Peut-on échapper à l’empathie quand son sujet s’appelle Marine Le Pen ?

CF : Ce n’est pas une question d’empathie ou d’antipathie. Il s’agit de comprendre le sujet et ses motivations, comme on le fait pour tout extrémiste. Puis on dissèque ses idées et son discours. Le temps de l’écriture autorise le doute, de se poser des questions, d’essayer de comprendre comment fonctionne l’autre, sa dynamique. Ensuite vient le temps de l’exposition, de la pédagogie. Si possible de façon argumentée. Cela demande surtout du recul. De ne pas travailler dans la haine. Mais de se servir de cette non empathie pour être efficace, encore plus clinique et sans concessions.
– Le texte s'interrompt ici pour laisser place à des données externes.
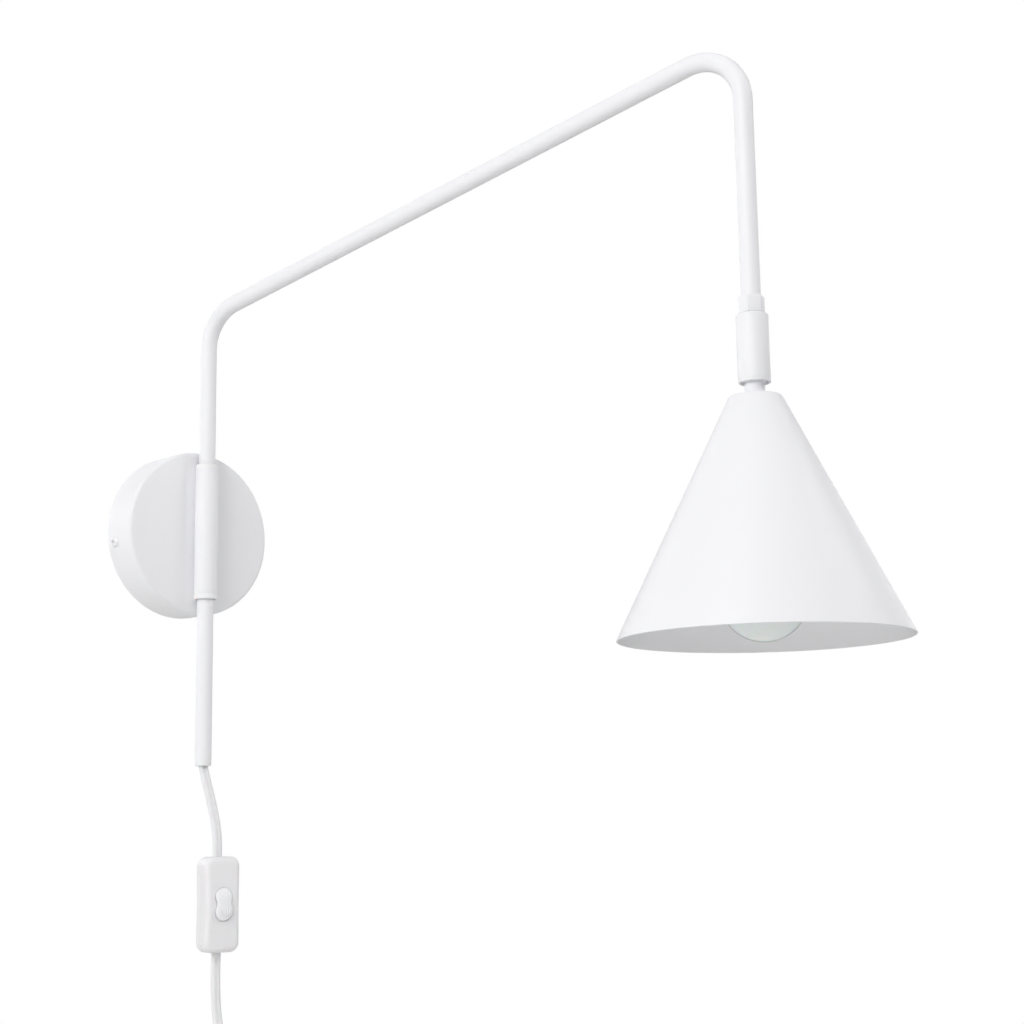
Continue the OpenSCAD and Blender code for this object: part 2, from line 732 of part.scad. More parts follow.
module cord_hank() {
    wide = hank_half(run_half);
    right = [for (z = [-run_half:6:run_half]) [hank_half(z), z]];
    left = [for (z = [run_half:-6:-run_half]) [-hank_half(z), z]];
    color("WhiteSmoke") translate(hank_pos) translate([0, hank_t / 2, 0]) out_of_wall()
        linear_extrude(height = hank_t) polygon(concat(right,
            [for (a = [15:15:165]) [wide * cos(a), run_half + wide * sin(a)]], left,
            [for (a = [195:15:345]) [wide * cos(a), -run_half + wide * sin(a)]]));
}

module hank_tie() {
    tie_h = 4;
    inner_w = 9;
    inner_t = hank_t / 2 + 0.1;
    color("White") translate(hank_pos) difference() {
        translate([-inner_w - 1.2, -inner_t - 1.2, -tie_h])
            cube([2 * inner_w + 2.4, 2 * inner_t + 2.4, 2 * tie_h]);
        translate([-inner_w, -inner_t, -tie_h - 1]) cube([2 * inner_w, 2 * inner_t, 2 * tie_h + 2]);
    }
}

module plug_body() {
    color("White") translate(plug_top) {
        translate([0, 0, -grip_len]) cylinder(r1 = 5.4, r2 = 4, h = grip_len);
        translate([0, 0, -grip_len - plug_neck]) linear_extrude(height = plug_neck)
            round_rect(plug_w - 9, plug_t, 5);
        translate([0, 0, -grip_len - plug_len]) linear_extrude(height = plug_len - plug_neck)
            round_rect(plug_w, plug_t, 5);
    }
}

module plug_pins() {
    color("Goldenrod") translate(plug_top) for (s = [-1, 1])
        translate([s * pin_pitch / 2, 0, -grip_len - plug_len - pin_len]) {
            translate([0, 0, 1]) cylinder(d = pin_d, h = pin_len - 1);
            cylinder(r1 = pin_d / 2 - 0.8, r2 = pin_d / 2, h = 1);
        }
}

wall_strap();
canopy_cup();
canopy_screws();
sleeve_tube();
sleeve_screws();
upper_bush();
lower_bush();
arm_tube();
snap_rings();
cord_clamp();
clamp_screw();
arm_wire();
outlet_bush();
hex_fitting();
stem_ring();
turn_washer();
joint_housing();
disc_springs();
ball_seat();
socket_ring();
ball_stud();
shade_cone();
shade_washer();
lock_nut();
holder_cap();
holder_base();
holder_body();
holder_shell();
holder_contact();
bulb_globe();
bulb_collar();
bulb_cap();
bulb_insulator();
bulb_tip();
cord_upper();
switch_front();
switch_back();
switch_screws();
switch_terminals();
rocker_pin();
switch_rocker();
rocker_bridge();
cord_lower();
cord_hank();
hank_tie();
cord_tail();
plug_body();
plug_pins();
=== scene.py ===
import math

import bmesh
import bpy
from mathutils import Matrix, Vector


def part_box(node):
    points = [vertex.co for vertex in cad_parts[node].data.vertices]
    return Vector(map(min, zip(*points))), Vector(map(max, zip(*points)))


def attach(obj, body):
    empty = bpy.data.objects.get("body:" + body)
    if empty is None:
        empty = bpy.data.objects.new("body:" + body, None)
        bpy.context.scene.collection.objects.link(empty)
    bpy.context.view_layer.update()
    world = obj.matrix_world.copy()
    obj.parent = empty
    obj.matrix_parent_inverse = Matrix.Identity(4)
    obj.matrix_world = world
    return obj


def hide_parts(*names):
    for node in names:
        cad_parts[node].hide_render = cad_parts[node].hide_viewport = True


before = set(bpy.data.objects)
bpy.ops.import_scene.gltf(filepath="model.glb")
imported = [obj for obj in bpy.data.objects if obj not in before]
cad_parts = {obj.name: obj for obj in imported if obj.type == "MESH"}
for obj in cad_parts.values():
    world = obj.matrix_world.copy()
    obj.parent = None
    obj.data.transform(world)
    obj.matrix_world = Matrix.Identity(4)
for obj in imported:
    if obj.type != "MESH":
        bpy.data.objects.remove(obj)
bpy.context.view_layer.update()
scene = bpy.context.scene
scene.view_settings.view_transform = "Standard"
mm = 0.001


def boxOf(*names):
    corners = [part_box(name) for name in names]
    low = Vector([min(c[0][i] for c in corners) for i in range(3)])
    high = Vector([max(c[1][i] for c in corners) for i in range(3)])
    return low, high


def middleOf(*names):
    low, high = boxOf(*names)
    return (low + high) / 2


# the two upright axes that everything is centred on
postAxis = middleOf("cord_clamp").xy
dropAxis = middleOf("turn_washer").xy
reach = (dropAxis - postAxis).length
armHeading = math.atan2(dropAxis.y - postAxis.y, dropAxis.x - postAxis.x)


def moved(x, y, z):
    return Matrix.Translation((x, y, z))


def turned(degrees, axis):
    return Matrix.Rotation(math.radians(degrees), 4, axis)


def atPost():
    return moved(postAxis.x, postAxis.y, 0)


def atDrop():
    return moved(dropAxis.x, dropAxis.y, 0)


# a place given in millimetres
def atPlace(place):
    return moved(*(v * mm for v in place))


cameraView = {
    "place": (-0.6236, -0.9298, -0.1807),
    "heading": -44.765,  # degrees, from straight at the wall
    "pitch": 10.014,
    "roll": -0.954,
    "lens": 61.8,
}


def makeCamera():
    data = bpy.data.cameras.new("camera")
    data.lens = cameraView["lens"]
    data.sensor_width = 36
    data.clip_start = 0.01
    data.clip_end = 50
    camera = bpy.data.objects.new("camera", data)
    scene.collection.objects.link(camera)
    turns = [("heading", "Z", 0), ("pitch", "X", 90), ("roll", "Z", 0)]
    aim = Matrix.Translation(cameraView["place"])
    for name, axis, extra in turns:
        aim = aim @ turned(cameraView[name] + extra, axis)
    camera.matrix_world = aim
    scene.camera = camera


makeCamera()
print("camera placed")


def linearColour(hexText):
    channels = [int(hexText[i:i + 2], 16) / 255 for i in (1, 3, 5)]
    return tuple(c / 12.92 if c <= 0.04045 else ((c + 0.055) / 1.055) ** 2.4 for c in channels) + (1,)


# adds a node to a tree; an input may be a value or another node's output
def addNode(tree, kind, settings=None, inputs=None):
    node = tree.nodes.new(kind)
    for name, value in (settings or {}).items():
        setattr(node, name, value)
    for name, value in (inputs or {}).items():
        if isinstance(value, bpy.types.NodeSocket):
            tree.links.new(value, node.inputs[name])
        else:
            node.inputs[name].default_value = value
    return node


def newFinish(name, colour, roughness, **others):
    material = bpy.data.materials.new(name)
    material.use_nodes = True
    material.diffuse_color = linearColour(colour)
    tree = material.node_tree
    shader = tree.nodes["Principled BSDF"]
    shader.inputs["Base Color"].default_value = linearColour(colour)
    shader.inputs["Roughness"].default_value = roughness
    for label, value in others.items():
        shader.inputs[label.replace("_", " ")].default_value = value
    return material, tree, shader


def objectPlace(tree):
    return addNode(tree, "ShaderNodeTexCoord").outputs["Object"]


# noise whose blobs are about size millimetres across
def noiseOf(tree, place, size, detail=2.0):
    inputs = {"Vector": place, "Scale": 1 / (size * mm), "Detail": detail}
    return addNode(tree, "ShaderNodeTexNoise", None, inputs).outputs["Fac"]


def mapped(tree, value, low, high, start=0.3, end=0.7):
    inputs = {"Value": value, "From Min": start, "From Max": end, "To Min": low, "To Max": high}
    return addNode(tree, "ShaderNodeMapRange", None, inputs).outputs["Result"]


def blended(tree, amount, first, second):
    node = addNode(tree, "ShaderNodeMix", {"data_type": "RGBA"}, {0: amount})
    node.inputs[6].default_value = linearColour(first)
    node.inputs[7].default_value = linearColour(second)
    return node.outputs[2]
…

Propos recueillis par Carine Delahaie et Samia Messaoudi — CLARA MAGAZINE

(1) Secrétaire générale adjointe du FNJ des Yvelines. Elle se présente comme jeune métisse, homo, altermiondialiste, transfuge du NPA.

(2) A contre-flots, éd. Jacques Grancher, coll. « Grancher Depôt », Paris, 2006.

(3) Nostalgique de l’Algérie française, admirateur de l’OAS, Patrick Buisson a dirigé la rédaction de Minute, est devenu journaliste à LCI, dirige actuellement la chaine Histoire. Conseiller du Président, on lui doit une grande part de la politique d’immigration actuelle.

(4) Mouvement anti-raciste et anti colonial contestant l’universalité des droits au nom de la remise en cause de la suprématie et de l’hégémonie européenne de l’époque coloniale.

(5) Site web créé en 2007 pour défendre la laïcité avant de glisser vers une critique exclusive contre l’Islam puis d’afficher des idées d’extrême-droite comme « l’apéro saucisson pinard » ou « les assises de l’islamisation ».

(6) Mouvement politique français d’extrême-droite créé en 2003 pour combattre « l’expansion de l’Islam », prône la défense des « racines françaises » en refusant toute forme de métissage.